Raj Kapoor has been quietly growing in stature, these days being the best known for his production work on the Oscars
Raj Kapoor may share a name with the legendary figure of Hindi cinema, but the Hollywood-based creative director and producer would laugh off any comparisons.
Kapoor has a long history in Hollywood, being involved in everything there from movies to television and live shows. This year, his biggest do was the Oscars.
Kapoor told indica that while the Oscars were not quite a global brand a few years ago, focusing on promoting mostly Hollywood themes, in the past few years it has been really doing a good job of honoring people from around the world.
He should know. Kapoor was part of the show that addressed the passing of two icons of Indian cinema, Shashi Kapoor and Sridevi Kapoor.
“People from all around the globe watch it. It’s been a huge honor to work on this,” he said.
He has worked on projects with Carrie Underwood, Eminem, Usher, Rihanna, Nikki Minaj, David Guetta, DeadMau5, N.E.R.D., Mary J Blige, Maroon 5, Tony Bennett, Katy Perry, Paul McCartney, Kid Rock, Dr. Dre, Snoop Dogg, the Dixie Chicks, Josh Groban, Selena Gomez, Beach Boys and Britney Spears.

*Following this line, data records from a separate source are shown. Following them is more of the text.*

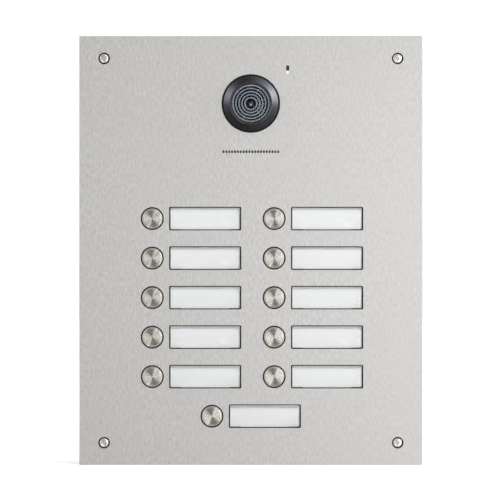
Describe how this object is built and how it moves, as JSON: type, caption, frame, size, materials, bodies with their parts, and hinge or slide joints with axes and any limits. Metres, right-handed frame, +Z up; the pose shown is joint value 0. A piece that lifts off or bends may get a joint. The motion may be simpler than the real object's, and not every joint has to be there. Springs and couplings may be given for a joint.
{
  "type": "door intercom panel",
  "caption": "Flush-mounted steel door intercom panel with call buttons beside name windows, a camera, sound slots and a wall box.",
  "frame": {"origin": "centre of the four fixing holes, on the back face of the flush box", "axes": "+Z up, +X to the right of a visitor who faces the panel, +Y into the wall"},
  "size_m": [0.28, 0.0631, 0.35],
  "materials": {
    "stainless_plate": "short-grain brushed stainless steel",
    "turned_steel": "turned stainless steel with concentric grain",
    "screw_steel": "plain stainless steel",
    "galvanised_sheet": "galvanised sheet steel with faint spangle",
    "black_rubber": "matt black rubber",
    "grey_foam": "closed-cell foam",
    "clear_cover": "clear polycarbonate",
    "clear_dome": "clear polycarbonate",
    "light_guide": "frosted clear plastic",
    "dark_tray": "dark grey moulded plastic",
    "label_card": "blank white card",
    "black_sleeve": "matt black plastic",
    "black_anodised": "black anodised aluminium, turned",
    "blue_grey_baffle": "blue-grey anodised aluminium",
    "coated_glass": "coated optical glass",
    "circuit_board": "green solder mask",
    "chip_black": "moulded black package",
    "led_white": "white light-emitting diode",
    "switch_plastic": "black plastic switch body",
    "spring_wire": "bright spring steel",
    "terminal_green": "green plastic terminal body",
    "ribbon_grey": "grey flat cable",
    "speaker_steel": "black painted sheet steel",
    "speaker_paper": "treated paper",
    "ferrite": "ferrite and plated steel",
    "capsule_metal": "plain aluminium can"
  },
  "bodies": {
    "panel": {"board_components": "chip_black", "bottom_call_board": "circuit_board", "button_sleeves": "black_sleeve", "button_springs": "spring_wire", "button_switches": "switch_plastic", "cable_grommet": "black_rubber", "call_boards": "circuit_board", "camera_baffle": "blue_grey_baffle", "camera_bezel": "black_anodised", "camera_board": "circuit_board", "camera_housing": "black_sleeve", "camera_lens": "coated_glass", "camera_ring_nut": "black_anodised", "camera_seal": "black_rubber", "camera_window": "clear_dome", "cover_screws": "screw_steel", "flush_box": "galvanised_sheet", "front_plate": "stainless_plate", "image_sensor": "chip_black", "label_leds": "led_white", "lens_barrel": "black_sleeve", "light_pipe": "light_guide", "main_board": "circuit_board", "microphone_boot": "black_rubber", "microphone_capsule": "capsule_metal", "name_labels": "label_card", "name_trays": "dark_tray", "plate_gasket": "black_rubber", "ribbon_cables": "ribbon_grey", "screw_washers": "black_rubber", "speaker_cone": "speaker_paper", "speaker_frame": "speaker_steel", "speaker_gasket": "grey_foam", "speaker_magnet": "ferrite", "stud_nuts": "screw_steel", "terminal_block": "terminal_green", "threaded_inserts": "galvanised_sheet", "weld_studs": "screw_steel"},
    "button_01": {"button_cap_01": "turned_steel"},
    "button_02": {"button_cap_02": "turned_steel"},
    "button_03": {"button_cap_03": "turned_steel"},
    "button_04": {"button_cap_04": "turned_steel"},
    "button_05": {"button_cap_05": "turned_steel"},
    "button_06": {"button_cap_06": "turned_steel"},
    "button_07": {"button_cap_07": "turned_steel"},
    "button_08": {"button_cap_08": "turned_steel"},
    "button_09": {"button_cap_09": "turned_steel"},
    "button_10": {"button_cap_10": "turned_steel"},
    "button_11": {"button_cap_11": "turned_steel"},
    "cover_01": {"name_cover_01": "clear_cover"},
    "cover_02": {"name_cover_02": "clear_cover"},
    "cover_03": {"name_cover_03": "clear_cover"},
    "cover_04": {"name_cover_04": "clear_cover"},
    "cover_05": {"name_cover_05": "clear_cover"},
    "cover_06": {"name_cover_06": "clear_cover"},
    "cover_07": {"name_cover_07": "clear_cover"},
    "cover_08": {"name_cover_08": "clear_cover"},
    "cover_09": {"name_cover_09": "clear_cover"},
    "cover_10": {"name_cover_10": "clear_cover"},
    "cover_11": {"name_cover_11": "clear_cover"}
  },
  "joints": [
    {"name": "button_press_01", "type": "slide", "parent": "panel", "child": "button_01", "axis": [0, 1, 0], "range_m": [0, 0.0015], "stiffness_N_per_m": 600, "springref_m": -0.002, "deforming": ["button_springs"]},
    {"name": "button_press_02", "type": "slide", "parent": "panel", "child": "button_02", "axis": [0, 1, 0], "range_m": [0, 0.0015], "stiffness_N_per_m": 600, "springref_m": -0.002, "deforming": ["button_springs"]},
    {"name": "button_press_03", "type": "slide", "parent": "panel", "child": "button_03", "axis": [0, 1, 0], "range_m": [0, 0.0015], "stiffness_N_per_m": 600, "springref_m": -0.002, "deforming": ["button_springs"]},
    {"name": "button_press_04", "type": "slide", "parent": "panel", "child": "button_04", "axis": [0, 1, 0], "range_m": [0, 0.0015], "stiffness_N_per_m": 600, "springref_m": -0.002, "deforming": ["button_springs"]},
    {"name": "button_press_05", "type": "slide", "parent": "panel", "child": "button_05", "axis": [0, 1, 0], "range_m": [0, 0.0015], "stiffness_N_per_m": 600, "springref_m": -0.002, "deforming": ["button_springs"]},
    {"name": "button_press_06", "type": "slide", "parent": "panel", "child": "button_06", "axis": [0, 1, 0], "range_m": [0, 0.0015], "stiffness_N_per_m": 600, "springref_m": -0.002, "deforming": ["button_springs"]},
    {"name": "button_press_07", "type": "slide", "parent": "panel", "child": "button_07", "axis": [0, 1, 0], "range_m": [0, 0.0015], "stiffness_N_per_m": 600, "springref_m": -0.002, "deforming": ["button_springs"]},
    {"name": "button_press_08", "type": "slide", "parent": "panel", "child": "button_08", "axis": [0, 1, 0], "range_m": [0, 0.0015], "stiffness_N_per_m": 600, "springref_m": -0.002, "deforming": ["button_springs"]},
    {"name": "button_press_09", "type": "slide", "parent": "panel", "child": "button_09", "axis": [0, 1, 0], "range_m": [0, 0.0015], "stiffness_N_per_m": 600, "springref_m": -0.002, "deforming": ["button_springs"]},
    {"name": "button_press_10", "type": "slide", "parent": "panel", "child": "button_10", "axis": [0, 1, 0], "range_m": [0, 0.0015], "stiffness_N_per_m": 600, "springref_m": -0.002, "deforming": ["button_springs"]},
    {"name": "button_press_11", "type": "slide", "parent": "panel", "child": "button_11", "axis": [0, 1, 0], "range_m": [0, 0.0015], "stiffness_N_per_m": 600, "springref_m": -0.002, "deforming": ["button_springs"]},
    {"name": "cover_pull_01", "type": "slide", "parent": "panel", "child": "cover_01", "axis": [0, -1, 0], "range_m": [0, 0.012]},
    {"name": "cover_pull_02", "type": "slide", "parent": "panel", "child": "cover_02", "axis": [0, -1, 0], "range_m": [0, 0.012]},
    {"name": "cover_pull_03", "type": "slide", "parent": "panel", "child": "cover_03", "axis": [0, -1, 0], "range_m": [0, 0.012]},
    {"name": "cover_pull_04", "type": "slide", "parent": "panel", "child": "cover_04", "axis": [0, -1, 0], "range_m": [0, 0.012]},
    {"name": "cover_pull_05", "type": "slide", "parent": "panel", "child": "cover_05", "axis": [0, -1, 0], "range_m": [0, 0.012]},
    {"name": "cover_pull_06", "type": "slide", "parent": "panel", "child": "cover_06", "axis": [0, -1, 0], "range_m": [0, 0.012]},
    {"name": "cover_pull_07", "type": "slide", "parent": "panel", "child": "cover_07", "axis": [0, -1, 0], "range_m": [0, 0.012]},
    {"name": "cover_pull_08", "type": "slide", "parent": "panel", "child": "cover_08", "axis": [0, -1, 0], "range_m": [0, 0.012]},
    {"name": "cover_pull_09", "type": "slide", "parent": "panel", "child": "cover_09", "axis": [0, -1, 0], "range_m": [0, 0.012]},
    {"name": "cover_pull_10", "type": "slide", "parent": "panel", "child": "cover_10", "axis": [0, -1, 0], "range_m": [0, 0.012]},
    {"name": "cover_pull_11", "type": "slide", "parent": "panel", "child": "cover_11", "axis": [0, -1, 0], "range_m": [0, 0.012]}
  ]
}
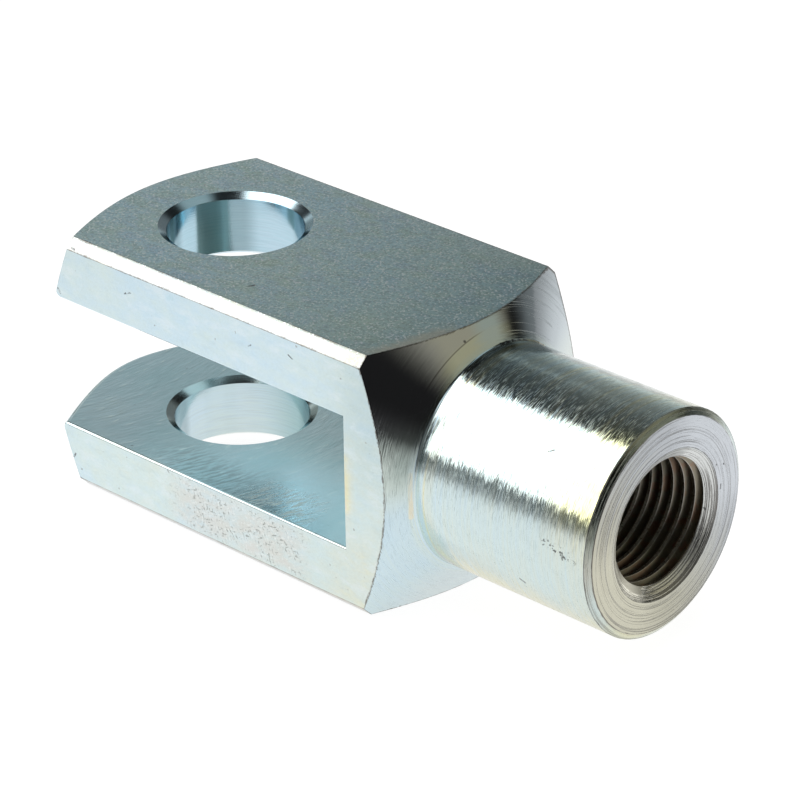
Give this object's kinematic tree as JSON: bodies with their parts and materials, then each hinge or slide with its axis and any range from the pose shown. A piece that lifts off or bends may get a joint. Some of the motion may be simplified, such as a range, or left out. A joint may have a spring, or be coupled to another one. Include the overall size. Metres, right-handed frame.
{
  "type": "clevis rod end",
  "caption": "Square-bodied fork with a cross hole through both arms, a tapered shoulder and a round neck threaded inside, linking a threaded rod to a pinned tongue.",
  "frame": {"origin": "on the cross hole's axis, midway between the arms", "axes": "+Z along the cross hole, +X along the rod's thread from the fork to the neck's open end, +Y across the bar"},
  "size_m": [0.0835, 0.032, 0.032],
  "materials": {
    "zinc_plated_steel": "bright zinc plate with a faint blue and yellow tint over machined steel, finely turned on the neck and smooth on the flats"
  },
  "bodies": {
    "root": {"clevis_body": "zinc_plated_steel"}
  },
  "joints": []
}
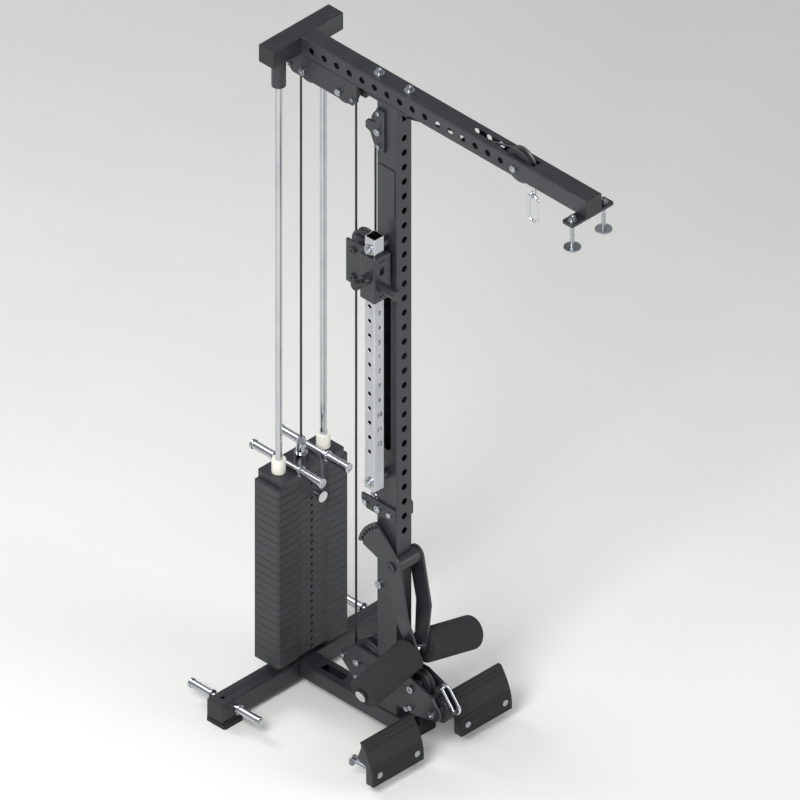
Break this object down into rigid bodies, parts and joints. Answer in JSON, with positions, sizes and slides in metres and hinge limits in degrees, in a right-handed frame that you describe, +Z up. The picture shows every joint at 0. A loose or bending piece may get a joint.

He even worked on Michael Jackson’s last tour before the musical icon died.
His television credits include the Grammys, Billboard Music Awards, The Voice, American Idol, Dancing With The Stars and the X Factor.
Kapoor has also mounted large-scale tours for Shania Twain, the Jonas Brothers, Demi Lovato, Rascal Flatts, and for shows such as American Idol, Dancing With the Stars, and So You Think You Can Dance.
He wants to be involved in all the other big shows, including the Super Bowl and the Olympics if he gets a chance.
Born in New Delhi, raised in Canada, Kapoor, 49, has a thriving production company, the eponymously named Raj Kapoor Productions.
He said he once dreamed of serving as co-producer at the Oscars. Now he has done it for the second consecutive year. This year, he produced all the live musical performances, creatives and digital screen content, working with Tony and Emmy award winner and scene designer Derek McLane. That is, anything McLane visualized, Kapoor brought to life on stage and the LED screens.
“If you saw the first award [presentation] there was this big movie palace [model], that’s what we created,” he said, going on to describe other highlights, including the big rings of light during Sufjan Stevens’ performance of ‘Mystery of Love.’
His team starts work early for such events, he says. For this year’s Oscars, it got together last November, with all-day rehearsals Friday through Sunday. This year, the group wanted salute both the classical and glamorous past and the glitzy future of Hollywood.
“It’s challenging, but everybody I think at the Oscar always wants to give their best work because it’s so prestigious,” Kapoor said. “I think [there is] pressure [to ensure] that everybody puts their best foot forward and makes the show what it should be…. From the way the movie stars dress to how people are treated, it has a different feeling from so many other shows.”
Kapoor said he feels he is always learning.
“I did the Oscars last year and this year. I feel I learned each time,” he said, adding that each time he finds out what can be done better, and how processes can be streamlined.
“It takes a team to pull off big shows like this. So, [we have] to have to learn what everybody else contributes. It’s a team effort to put together the end vision,” Kapoor said.
Kapoor headed to Hollywood when he was just 21. He participated in Star Search, a TV show that sought to find hidden talent. He hung around and ended up doing a lot of TV shows, commercials and music videos.
His parents, both school teachers, were not sure he was doing the right thing but let him go anyway.
“I have always made my own way and never asked them for money and I think they are very proud of that,” Kapoor said.
Asked if it was hard getting a break, Kapoor replied simply: “I was very determined to be here. I always dreamed of being on them but wasn’t sure how. But when I first started working on these shows, I felt like a dream had come true because I have watched them since I was a child. Now, to be able to contribute creatively, have my vision seen on those stages, and have people from all the world get to see some of my work, it’s really unbelievable.”